>> Begin Given information

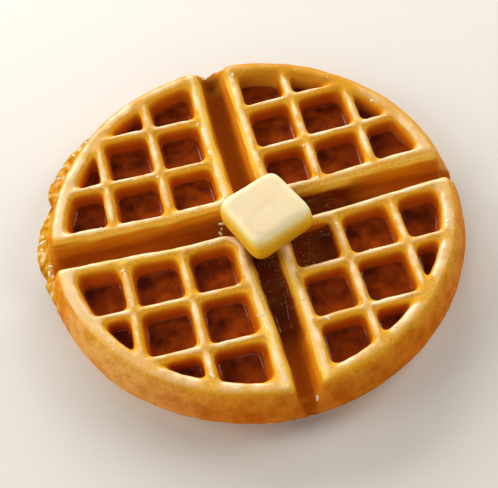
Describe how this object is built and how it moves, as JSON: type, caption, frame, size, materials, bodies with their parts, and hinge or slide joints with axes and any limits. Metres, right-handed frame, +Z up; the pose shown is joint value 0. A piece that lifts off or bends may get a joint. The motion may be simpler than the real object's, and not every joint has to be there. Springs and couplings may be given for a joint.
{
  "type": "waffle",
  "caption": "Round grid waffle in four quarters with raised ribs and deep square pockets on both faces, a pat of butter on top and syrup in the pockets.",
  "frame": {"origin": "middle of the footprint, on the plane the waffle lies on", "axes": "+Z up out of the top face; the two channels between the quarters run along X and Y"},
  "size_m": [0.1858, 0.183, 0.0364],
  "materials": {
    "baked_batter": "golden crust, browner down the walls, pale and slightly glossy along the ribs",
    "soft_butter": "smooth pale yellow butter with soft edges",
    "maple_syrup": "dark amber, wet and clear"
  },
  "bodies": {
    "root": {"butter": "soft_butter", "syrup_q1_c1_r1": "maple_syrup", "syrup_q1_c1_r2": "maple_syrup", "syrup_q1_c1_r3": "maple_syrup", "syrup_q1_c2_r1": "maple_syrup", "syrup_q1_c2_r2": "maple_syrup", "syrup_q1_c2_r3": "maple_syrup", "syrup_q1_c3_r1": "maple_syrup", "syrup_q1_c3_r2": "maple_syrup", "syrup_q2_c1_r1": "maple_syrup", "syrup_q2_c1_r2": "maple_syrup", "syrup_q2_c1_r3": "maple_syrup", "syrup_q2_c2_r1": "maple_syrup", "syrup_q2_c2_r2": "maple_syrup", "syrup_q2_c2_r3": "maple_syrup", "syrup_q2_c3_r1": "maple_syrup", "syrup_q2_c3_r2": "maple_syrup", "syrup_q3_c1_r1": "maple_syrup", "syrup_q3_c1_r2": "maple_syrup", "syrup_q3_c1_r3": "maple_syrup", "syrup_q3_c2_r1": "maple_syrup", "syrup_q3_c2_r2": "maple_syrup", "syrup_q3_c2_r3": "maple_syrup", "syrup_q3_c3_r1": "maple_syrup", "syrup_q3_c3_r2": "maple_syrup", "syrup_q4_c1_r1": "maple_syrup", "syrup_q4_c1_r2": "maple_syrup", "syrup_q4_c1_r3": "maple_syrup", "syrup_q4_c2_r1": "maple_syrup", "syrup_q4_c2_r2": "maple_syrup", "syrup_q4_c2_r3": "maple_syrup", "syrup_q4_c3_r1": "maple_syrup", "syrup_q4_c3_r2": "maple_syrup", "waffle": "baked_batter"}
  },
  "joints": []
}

>> End Given information

Every line above should be written out again exactly as it stands.

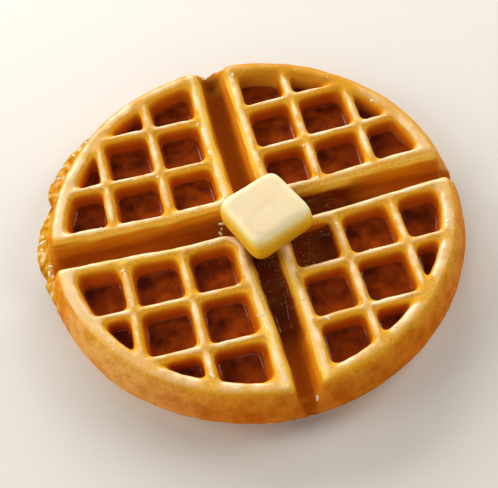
Describe how this object is built and how it moves, as JSON: type, caption, frame, size, materials, bodies with their parts, and hinge or slide joints with axes and any limits. Metres, right-handed frame, +Z up; the pose shown is joint value 0. A piece that lifts off or bends may get a joint. The motion may be simpler than the real object's, and not every joint has to be there. Springs and couplings may be given for a joint.
{
  "type": "waffle",
  "caption": "Round grid waffle in four quarters with raised ribs and deep square pockets on both faces, a pat of butter on top and syrup in the pockets.",
  "frame": {"origin": "middle of the footprint, on the plane the waffle lies on", "axes": "+Z up out of the top face; the two channels between the quarters run along X and Y"},
  "size_m": [0.1858, 0.183, 0.0364],
  "materials": {
    "baked_batter": "golden crust, browner down the walls, pale and slightly glossy along the ribs",
    "soft_butter": "smooth pale yellow butter with soft edges",
    "maple_syrup": "dark amber, wet and clear"
  },
  "bodies": {
    "root": {"butter": "soft_butter", "syrup_q1_c1_r1": "maple_syrup", "syrup_q1_c1_r2": "maple_syrup", "syrup_q1_c1_r3": "maple_syrup", "syrup_q1_c2_r1": "maple_syrup", "syrup_q1_c2_r2": "maple_syrup", "syrup_q1_c2_r3": "maple_syrup", "syrup_q1_c3_r1": "maple_syrup", "syrup_q1_c3_r2": "maple_syrup", "syrup_q2_c1_r1": "maple_syrup", "syrup_q2_c1_r2": "maple_syrup", "syrup_q2_c1_r3": "maple_syrup", "syrup_q2_c2_r1": "maple_syrup", "syrup_q2_c2_r2": "maple_syrup", "syrup_q2_c2_r3": "maple_syrup", "syrup_q2_c3_r1": "maple_syrup", "syrup_q2_c3_r2": "maple_syrup", "syrup_q3_c1_r1": "maple_syrup", "syrup_q3_c1_r2": "maple_syrup", "syrup_q3_c1_r3": "maple_syrup", "syrup_q3_c2_r1": "maple_syrup", "syrup_q3_c2_r2": "maple_syrup", "syrup_q3_c2_r3": "maple_syrup", "syrup_q3_c3_r1": "maple_syrup", "syrup_q3_c3_r2": "maple_syrup", "syrup_q4_c1_r1": "maple_syrup", "syrup_q4_c1_r2": "maple_syrup", "syrup_q4_c1_r3": "maple_syrup", "syrup_q4_c2_r1": "maple_syrup", "syrup_q4_c2_r2": "maple_syrup", "syrup_q4_c2_r3": "maple_syrup", "syrup_q4_c3_r1": "maple_syrup", "syrup_q4_c3_r2": "maple_syrup", "waffle": "baked_batter"}
  },
  "joints": []
}